Ulysse au seuil des îles
Quatre vagues de poèmes dessinent les contours de ces îles de langage où accoste un Ulysse moderne, détrempé de vocables, en quête de son île d’origine, son île-œuf aux volcans-vulves, son paysage matriciel qui est autant Ithaque que la langue d’Ithaque, cette parole d’enfance qui, à elle seule, est un paysage âme (« je rentre dans Ithaque, et c’est ma langue que je rallie, fleurant le fumet des phrases d’antan »).
Lionel- Edouard Martin nous convie, dans ce recueil, à une odyssée du langage. Foin d’aventures ici, si ce n’est celle d’un verbe ample, luxuriant, qui fait s’avancer, arrondie, la bouche du lecteur pour en « remâcher » la substance infusée de paysages. « Pluie flaireuse de peau », « densité crépue », « semailles criardes d’une giclée de perroquets parmi l’aube », vendanges de « lune », « l’aube liquide, équatoriale et suscitée par l’oiseau discordant / l’écrasement de la nuit, refoulée par la pluie vers le bas », « thon lisseur d’eaux/ créateur d’îles par le seul incarnat de son œil », : qu’il accepte de « tendre la bouche pour boire à l’outre des syllabes, mordre la chair du verbe » et le lecteur se verra convié à un véritable festin de mots, dans lesquels il cueillera tant des images d’île sensuelle, « fibreuse comme chair de mangue », que la joie de goûter à un langage qui ne caille pas sur les lèvres, où les voyelles et consonnes, rondes d’une sensualité étourdie d’elle-même, font danse charnue dans la gorge du lecteur. Avec Ulysse, il « accord[e] la cadence de son cœur à l’aorte du volcan », prend « langue et paume » avec l’île-langue, s’émerveille de ces oiseaux- palimpsestes, « gros de voix d’homme », dont « tout penne se barbe de syllabes », chasse « les voyelles mornes », « les consonnes démembrées », se trempe dans le corps des mots, redécouvrant, dans la tension propre au langage, ce moment où le mot enfante et désincarne ce qu’il exprime, où l’île, après avoir été em-paumée, em-poignée, se fait en-chantée (« J’avance à mains nues parmi les mots. Ecrire : nager, lutter avec le vague, charnellement, à tout corps. […] Des astres plein le derme, j’y lis des galaxies, mon archipel, caraïbe à paroles »).
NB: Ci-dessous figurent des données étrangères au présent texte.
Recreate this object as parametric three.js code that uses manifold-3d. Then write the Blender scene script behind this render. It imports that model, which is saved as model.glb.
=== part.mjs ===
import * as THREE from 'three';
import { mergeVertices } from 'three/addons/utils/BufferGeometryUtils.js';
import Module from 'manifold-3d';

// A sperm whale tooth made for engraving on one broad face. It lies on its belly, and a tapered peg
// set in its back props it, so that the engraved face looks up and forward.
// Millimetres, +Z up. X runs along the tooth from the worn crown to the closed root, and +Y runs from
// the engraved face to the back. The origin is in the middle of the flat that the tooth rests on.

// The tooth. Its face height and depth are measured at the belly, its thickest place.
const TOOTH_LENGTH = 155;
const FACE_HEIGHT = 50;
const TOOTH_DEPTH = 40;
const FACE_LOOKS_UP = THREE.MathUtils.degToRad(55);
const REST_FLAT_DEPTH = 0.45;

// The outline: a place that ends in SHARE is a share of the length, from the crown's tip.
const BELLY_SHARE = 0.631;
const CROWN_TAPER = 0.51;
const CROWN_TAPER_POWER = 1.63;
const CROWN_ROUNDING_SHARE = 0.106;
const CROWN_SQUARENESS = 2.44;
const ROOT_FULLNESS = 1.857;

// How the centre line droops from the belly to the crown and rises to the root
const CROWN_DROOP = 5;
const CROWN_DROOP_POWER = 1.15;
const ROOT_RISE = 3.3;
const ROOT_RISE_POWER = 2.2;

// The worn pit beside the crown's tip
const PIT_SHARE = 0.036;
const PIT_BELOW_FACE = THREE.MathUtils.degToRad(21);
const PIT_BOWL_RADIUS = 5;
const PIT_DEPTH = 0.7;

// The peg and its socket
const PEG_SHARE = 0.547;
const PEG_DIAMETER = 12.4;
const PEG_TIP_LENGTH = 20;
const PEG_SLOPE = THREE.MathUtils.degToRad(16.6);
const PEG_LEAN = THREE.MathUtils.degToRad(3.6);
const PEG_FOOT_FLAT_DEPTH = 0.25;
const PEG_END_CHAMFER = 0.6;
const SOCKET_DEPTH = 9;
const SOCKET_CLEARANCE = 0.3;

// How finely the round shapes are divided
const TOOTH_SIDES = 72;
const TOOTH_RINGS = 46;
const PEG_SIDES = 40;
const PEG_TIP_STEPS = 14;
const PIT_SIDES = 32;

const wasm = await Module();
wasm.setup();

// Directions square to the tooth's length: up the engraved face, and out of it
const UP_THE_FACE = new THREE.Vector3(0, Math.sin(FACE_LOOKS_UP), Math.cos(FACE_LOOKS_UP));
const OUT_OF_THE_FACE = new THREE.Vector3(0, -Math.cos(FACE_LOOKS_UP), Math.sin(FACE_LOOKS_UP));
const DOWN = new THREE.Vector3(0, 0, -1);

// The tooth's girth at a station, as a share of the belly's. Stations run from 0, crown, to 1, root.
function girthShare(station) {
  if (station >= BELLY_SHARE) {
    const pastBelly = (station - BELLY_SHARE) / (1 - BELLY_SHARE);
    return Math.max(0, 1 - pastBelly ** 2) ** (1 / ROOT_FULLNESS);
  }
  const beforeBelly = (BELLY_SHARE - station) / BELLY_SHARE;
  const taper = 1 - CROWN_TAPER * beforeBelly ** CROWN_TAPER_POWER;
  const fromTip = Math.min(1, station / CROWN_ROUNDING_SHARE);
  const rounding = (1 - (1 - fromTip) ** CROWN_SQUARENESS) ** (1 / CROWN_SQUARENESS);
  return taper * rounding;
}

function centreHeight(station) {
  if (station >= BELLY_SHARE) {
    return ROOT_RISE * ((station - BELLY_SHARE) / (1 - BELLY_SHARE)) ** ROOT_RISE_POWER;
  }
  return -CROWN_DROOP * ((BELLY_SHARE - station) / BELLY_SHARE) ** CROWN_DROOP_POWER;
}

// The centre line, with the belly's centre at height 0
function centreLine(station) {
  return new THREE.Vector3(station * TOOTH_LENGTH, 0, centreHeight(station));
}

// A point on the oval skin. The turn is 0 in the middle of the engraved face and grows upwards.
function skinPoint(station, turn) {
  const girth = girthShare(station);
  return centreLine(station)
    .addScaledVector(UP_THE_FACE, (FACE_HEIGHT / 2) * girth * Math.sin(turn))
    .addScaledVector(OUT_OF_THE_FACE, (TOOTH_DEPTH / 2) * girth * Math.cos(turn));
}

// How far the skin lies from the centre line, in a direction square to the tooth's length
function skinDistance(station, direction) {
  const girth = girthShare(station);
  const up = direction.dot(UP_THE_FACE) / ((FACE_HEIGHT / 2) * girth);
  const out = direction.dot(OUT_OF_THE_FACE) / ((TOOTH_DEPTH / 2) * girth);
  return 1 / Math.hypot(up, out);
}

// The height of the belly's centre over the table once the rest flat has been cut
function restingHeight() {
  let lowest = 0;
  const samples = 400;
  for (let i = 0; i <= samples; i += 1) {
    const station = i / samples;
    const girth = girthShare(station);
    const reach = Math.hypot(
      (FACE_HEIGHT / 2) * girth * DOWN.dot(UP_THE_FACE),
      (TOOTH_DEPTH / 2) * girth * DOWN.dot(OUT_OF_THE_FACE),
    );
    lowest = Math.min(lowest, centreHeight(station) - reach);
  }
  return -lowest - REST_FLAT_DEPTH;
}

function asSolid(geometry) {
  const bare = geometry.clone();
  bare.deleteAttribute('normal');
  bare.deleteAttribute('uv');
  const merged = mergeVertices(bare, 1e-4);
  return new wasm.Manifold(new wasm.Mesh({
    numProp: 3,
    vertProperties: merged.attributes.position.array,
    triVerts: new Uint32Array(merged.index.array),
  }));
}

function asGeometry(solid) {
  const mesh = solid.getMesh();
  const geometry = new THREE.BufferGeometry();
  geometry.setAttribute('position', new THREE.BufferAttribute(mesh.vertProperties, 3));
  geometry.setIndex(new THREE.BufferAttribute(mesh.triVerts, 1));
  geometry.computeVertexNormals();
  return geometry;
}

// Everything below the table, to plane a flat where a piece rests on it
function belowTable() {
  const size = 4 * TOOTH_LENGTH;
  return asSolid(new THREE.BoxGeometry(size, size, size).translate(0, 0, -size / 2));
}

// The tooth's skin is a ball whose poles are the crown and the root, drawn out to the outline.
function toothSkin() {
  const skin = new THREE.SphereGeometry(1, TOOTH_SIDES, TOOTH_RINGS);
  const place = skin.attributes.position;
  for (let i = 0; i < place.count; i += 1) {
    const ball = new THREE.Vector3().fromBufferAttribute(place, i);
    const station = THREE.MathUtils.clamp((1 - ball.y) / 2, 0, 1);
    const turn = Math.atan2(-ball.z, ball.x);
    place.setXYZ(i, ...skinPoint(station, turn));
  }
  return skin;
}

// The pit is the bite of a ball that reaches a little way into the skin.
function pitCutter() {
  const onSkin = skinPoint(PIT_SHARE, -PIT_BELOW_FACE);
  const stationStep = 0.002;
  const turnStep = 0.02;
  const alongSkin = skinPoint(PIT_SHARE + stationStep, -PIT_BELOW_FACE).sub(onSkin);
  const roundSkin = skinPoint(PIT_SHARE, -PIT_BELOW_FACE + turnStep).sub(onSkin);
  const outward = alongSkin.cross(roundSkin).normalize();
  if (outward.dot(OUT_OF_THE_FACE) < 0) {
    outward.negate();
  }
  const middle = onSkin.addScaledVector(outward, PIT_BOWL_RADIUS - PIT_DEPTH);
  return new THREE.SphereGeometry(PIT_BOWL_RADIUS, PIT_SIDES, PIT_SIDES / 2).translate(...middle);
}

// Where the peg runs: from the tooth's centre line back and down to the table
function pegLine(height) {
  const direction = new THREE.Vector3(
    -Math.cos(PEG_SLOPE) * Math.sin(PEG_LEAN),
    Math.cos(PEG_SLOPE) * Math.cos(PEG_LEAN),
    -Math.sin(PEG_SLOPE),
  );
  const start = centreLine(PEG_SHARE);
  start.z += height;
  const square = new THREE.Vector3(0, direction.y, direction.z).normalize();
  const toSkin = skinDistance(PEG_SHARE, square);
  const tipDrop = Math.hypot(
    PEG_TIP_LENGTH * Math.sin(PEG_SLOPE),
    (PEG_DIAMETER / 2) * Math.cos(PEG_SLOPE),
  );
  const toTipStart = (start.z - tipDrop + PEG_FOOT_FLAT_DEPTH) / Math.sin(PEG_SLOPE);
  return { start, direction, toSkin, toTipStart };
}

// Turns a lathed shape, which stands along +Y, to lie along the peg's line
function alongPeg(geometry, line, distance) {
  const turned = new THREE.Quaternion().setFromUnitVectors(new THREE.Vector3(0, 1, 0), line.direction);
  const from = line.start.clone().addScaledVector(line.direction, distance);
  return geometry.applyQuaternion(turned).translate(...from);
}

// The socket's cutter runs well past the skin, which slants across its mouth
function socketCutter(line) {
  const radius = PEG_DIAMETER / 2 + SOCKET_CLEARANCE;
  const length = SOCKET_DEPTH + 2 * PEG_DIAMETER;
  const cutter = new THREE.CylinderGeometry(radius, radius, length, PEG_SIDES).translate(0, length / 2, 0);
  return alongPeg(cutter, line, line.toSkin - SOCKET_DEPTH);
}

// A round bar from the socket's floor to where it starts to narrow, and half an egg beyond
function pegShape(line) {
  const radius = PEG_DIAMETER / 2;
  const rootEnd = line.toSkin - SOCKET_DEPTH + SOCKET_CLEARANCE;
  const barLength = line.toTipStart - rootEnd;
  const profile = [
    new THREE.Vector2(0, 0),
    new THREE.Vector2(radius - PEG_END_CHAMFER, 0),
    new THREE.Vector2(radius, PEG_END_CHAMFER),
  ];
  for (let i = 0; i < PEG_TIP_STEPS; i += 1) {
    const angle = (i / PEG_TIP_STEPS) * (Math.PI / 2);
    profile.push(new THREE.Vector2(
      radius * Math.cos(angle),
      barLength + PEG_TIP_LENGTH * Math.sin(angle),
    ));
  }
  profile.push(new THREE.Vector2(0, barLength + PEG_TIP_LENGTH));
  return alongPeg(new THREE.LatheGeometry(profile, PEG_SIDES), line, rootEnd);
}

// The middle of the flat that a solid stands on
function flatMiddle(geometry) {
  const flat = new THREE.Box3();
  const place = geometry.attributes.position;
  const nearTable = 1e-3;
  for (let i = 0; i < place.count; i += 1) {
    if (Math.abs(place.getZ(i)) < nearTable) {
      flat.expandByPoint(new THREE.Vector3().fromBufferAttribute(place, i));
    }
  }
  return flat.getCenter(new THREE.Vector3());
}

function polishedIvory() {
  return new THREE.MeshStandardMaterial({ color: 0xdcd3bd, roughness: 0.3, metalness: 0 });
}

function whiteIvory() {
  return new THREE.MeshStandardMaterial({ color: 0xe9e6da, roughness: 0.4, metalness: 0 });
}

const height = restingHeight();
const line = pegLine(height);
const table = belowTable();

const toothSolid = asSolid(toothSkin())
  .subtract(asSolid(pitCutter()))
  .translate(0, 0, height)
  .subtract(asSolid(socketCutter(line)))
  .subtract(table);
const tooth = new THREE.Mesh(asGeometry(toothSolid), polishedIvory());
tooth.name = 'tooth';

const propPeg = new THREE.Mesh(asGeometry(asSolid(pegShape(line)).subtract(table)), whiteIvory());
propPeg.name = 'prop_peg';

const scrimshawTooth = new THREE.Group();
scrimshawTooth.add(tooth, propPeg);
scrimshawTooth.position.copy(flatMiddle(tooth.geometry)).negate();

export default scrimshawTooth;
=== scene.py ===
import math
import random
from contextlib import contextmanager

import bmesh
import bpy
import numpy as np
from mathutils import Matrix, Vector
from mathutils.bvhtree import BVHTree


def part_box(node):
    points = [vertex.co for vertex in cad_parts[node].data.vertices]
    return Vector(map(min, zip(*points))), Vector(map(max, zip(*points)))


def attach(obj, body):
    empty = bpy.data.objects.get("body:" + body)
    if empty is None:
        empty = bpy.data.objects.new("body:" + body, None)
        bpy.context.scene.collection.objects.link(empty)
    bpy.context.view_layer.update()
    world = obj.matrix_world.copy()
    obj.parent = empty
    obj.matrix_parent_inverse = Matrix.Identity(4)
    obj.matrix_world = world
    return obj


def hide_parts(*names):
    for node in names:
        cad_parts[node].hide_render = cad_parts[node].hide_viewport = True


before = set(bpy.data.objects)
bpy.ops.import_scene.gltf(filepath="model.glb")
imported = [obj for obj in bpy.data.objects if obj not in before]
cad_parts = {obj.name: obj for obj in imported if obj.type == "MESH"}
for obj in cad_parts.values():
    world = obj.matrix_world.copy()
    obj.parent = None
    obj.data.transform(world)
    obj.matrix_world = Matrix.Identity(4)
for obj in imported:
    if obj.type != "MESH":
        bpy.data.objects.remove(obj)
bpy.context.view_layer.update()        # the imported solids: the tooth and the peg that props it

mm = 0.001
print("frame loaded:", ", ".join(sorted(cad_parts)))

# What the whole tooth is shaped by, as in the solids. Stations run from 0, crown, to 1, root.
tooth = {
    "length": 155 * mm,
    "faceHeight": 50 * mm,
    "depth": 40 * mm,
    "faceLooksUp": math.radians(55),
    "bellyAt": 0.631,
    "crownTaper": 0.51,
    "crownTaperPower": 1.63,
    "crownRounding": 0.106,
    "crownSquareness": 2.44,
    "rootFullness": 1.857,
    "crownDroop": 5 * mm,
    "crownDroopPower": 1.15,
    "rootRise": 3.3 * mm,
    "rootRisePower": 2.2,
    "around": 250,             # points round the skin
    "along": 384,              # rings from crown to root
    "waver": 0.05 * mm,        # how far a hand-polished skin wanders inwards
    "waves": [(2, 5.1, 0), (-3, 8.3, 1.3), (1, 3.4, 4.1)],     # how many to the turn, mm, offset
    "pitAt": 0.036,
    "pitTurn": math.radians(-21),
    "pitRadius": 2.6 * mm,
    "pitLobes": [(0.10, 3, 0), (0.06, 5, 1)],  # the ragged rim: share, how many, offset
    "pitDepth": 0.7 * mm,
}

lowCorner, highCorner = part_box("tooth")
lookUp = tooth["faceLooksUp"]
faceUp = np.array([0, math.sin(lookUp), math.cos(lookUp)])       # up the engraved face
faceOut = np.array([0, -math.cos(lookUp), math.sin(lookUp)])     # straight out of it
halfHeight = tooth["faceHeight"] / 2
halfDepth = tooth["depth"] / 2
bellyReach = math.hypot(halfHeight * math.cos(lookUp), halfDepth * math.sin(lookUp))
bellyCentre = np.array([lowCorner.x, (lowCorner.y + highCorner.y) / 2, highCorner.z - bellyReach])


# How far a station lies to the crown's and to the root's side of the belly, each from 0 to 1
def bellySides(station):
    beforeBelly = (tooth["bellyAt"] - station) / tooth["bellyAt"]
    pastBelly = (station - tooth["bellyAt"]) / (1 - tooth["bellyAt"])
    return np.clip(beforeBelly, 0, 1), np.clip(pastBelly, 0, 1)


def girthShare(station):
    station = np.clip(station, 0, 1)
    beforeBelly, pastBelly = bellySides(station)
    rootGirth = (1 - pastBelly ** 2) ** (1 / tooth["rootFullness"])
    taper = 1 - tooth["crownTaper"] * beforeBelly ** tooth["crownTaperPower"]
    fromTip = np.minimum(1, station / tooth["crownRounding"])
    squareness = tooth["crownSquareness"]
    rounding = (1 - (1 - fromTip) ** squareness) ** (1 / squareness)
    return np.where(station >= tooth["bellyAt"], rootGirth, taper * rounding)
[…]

Ulysse se découvre en être parmi (les mots, le réel), dans un « thrène de fracture », cette écorchure originelle du langage qui enfante le réel autant qu’elle le dépossède, que l’on retrouve au seuil et au fil des œuvres de Lionel- Edouard Martin. Voyager n’est plus parcourir la terre mais parcourir les possibilités de la langue, jusqu’à retrouver sa langue matricielle, personnelle (cet « idiome impur, mal cadencé, où trouveraient à redire les poètes »). S’aventurer vers l’inconnu fécond revient à déposer, sur l’Autre, des empreintes de son propre langage, mouler des îles dans ses dires sonores, les avoir autant à l’œil qu’à la bouche (« On prend l’œil, comme on dit prendre langue »). S’approprier l’île, c’est s’approprier une nouvelle langue, dans laquelle on salive son nom autant qu’on est remâché par elle, c’est se nourrir des vocables vivants, qui enrichissent autant qu’on se les approprie. C’est se laisser pénétrer d’un souffle d’île – un souffle d’autre- que notre corps-moule expire, remodelé par notre voix (« et c’est moi qui pourtant me repens, qui contiens dans ma poitrine l’alizé contrefait d’un souffle humain ») : et ce nouveau corps de l’île, enfanté « par le créole et la parole des oiseaux qu’on ne mange pas », se fait purs mots, qui « aussi vont vers les hommes, creusent l’humus des songes ensemencés/ obstinés dans leur course rectiligne, renversant ce qui s’oppose, comme des îles qui s’avanceraient à la rencontre des navires… ».
De cette belle odyssée à la rencontre de cet Autre luxuriant qu’est le Verbe, jaillissent l’image d’un Ulysse profondément moderne et humain, roi ressourcé de langage et d’images nourricières (« elle va, taiseuse, parmi la parole de l’île, l’alphabet en essaim posé sur son front retombant jusqu’aux lombes, souteneuse d’archipels comme caparaçonnée, de buste en cap, de mots réalisés »), et une lecture éblouie de plaisir.